__AIM OF THE TASK__: How many lines in this material include the string "Blender"? Answer with the number and nothing further.

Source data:
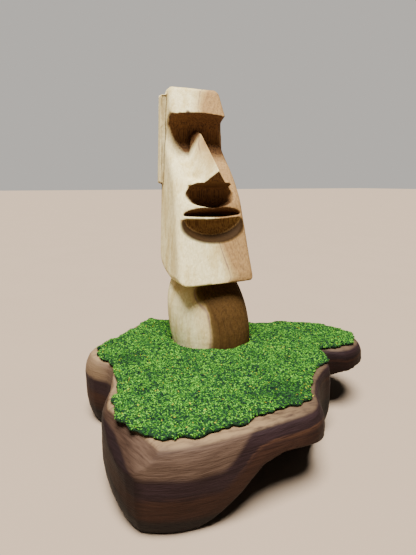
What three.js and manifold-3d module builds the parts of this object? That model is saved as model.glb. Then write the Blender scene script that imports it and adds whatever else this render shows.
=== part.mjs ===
// A hand-carved moai head of pale wood standing on a walnut island with a flocked green top.
// Millimetres, +Z up. The face looks along -Y and the head is symmetric about X = 0.
// The origin is on the island's flat underside, straight below the middle of the figure's foot.

import * as THREE from 'three';
import { LoftGeometry } from 'three/addons/geometries/LoftGeometry.js';
import { ConvexGeometry } from 'three/addons/geometries/ConvexGeometry.js';
import { mergeVertices } from 'three/addons/utils/BufferGeometryUtils.js';
import Module from 'manifold-3d';

// Driving dimensions

const figureHeight = 112.6;
const islandLength = 128;
const islandDepth = 115.5;
const islandThickness = 29;
const turfThickness = 2;
const footClearance = 0.3;
const shoulderHeight = 8;
const shoulderInset = 4.2;
const undersideTuck = 3.4;
const toothDepth = 2.3;
const toothPitch = 5.5;

// The island's plan is drawn at one size and stretched to its length and depth

const drawnPlan = [ 128, 115.5 ];
const planScale = [ islandLength / drawnPlan[ 0 ], islandDepth / drawnPlan[ 1 ], 1 ];

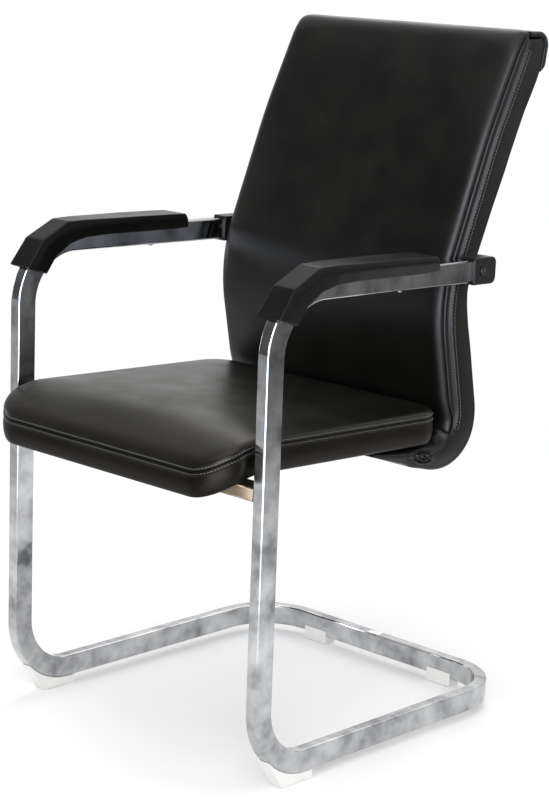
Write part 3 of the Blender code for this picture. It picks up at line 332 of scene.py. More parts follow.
def piece(name, shape, mat, *replaced, slot, fill=None, caps=True):
    """Object at the origin, riding on the chair, in its material.

    `shape` is a finished mesh or the rings of one closed grid. A hard piece shades by its large faces, so its
    flats stay flat up to their round edges.
    """
    obj = placed(name, surface(name, (shape, True), caps=caps) if isinstance(shape, np.ndarray) else shape)
    if fill is None:
        obj.modifiers.new("flat_faces", "WEIGHTED_NORMAL").weight = 80
    return dressed(obj, mat, *replaced, slot=slot, fill=fill)


def dressed(obj, mat, *replaced, slot, fill=None):
    """Material and body of an object, and the nodes it stands for, which are hidden.

    `slot`, its record slot, and `fill`, how full it is if padded, are not used.
    """
    obj.data.materials.clear()
    obj.data.materials.append(mat)
    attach(obj, body)
    if replaced:
        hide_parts(*replaced)
    return obj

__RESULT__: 2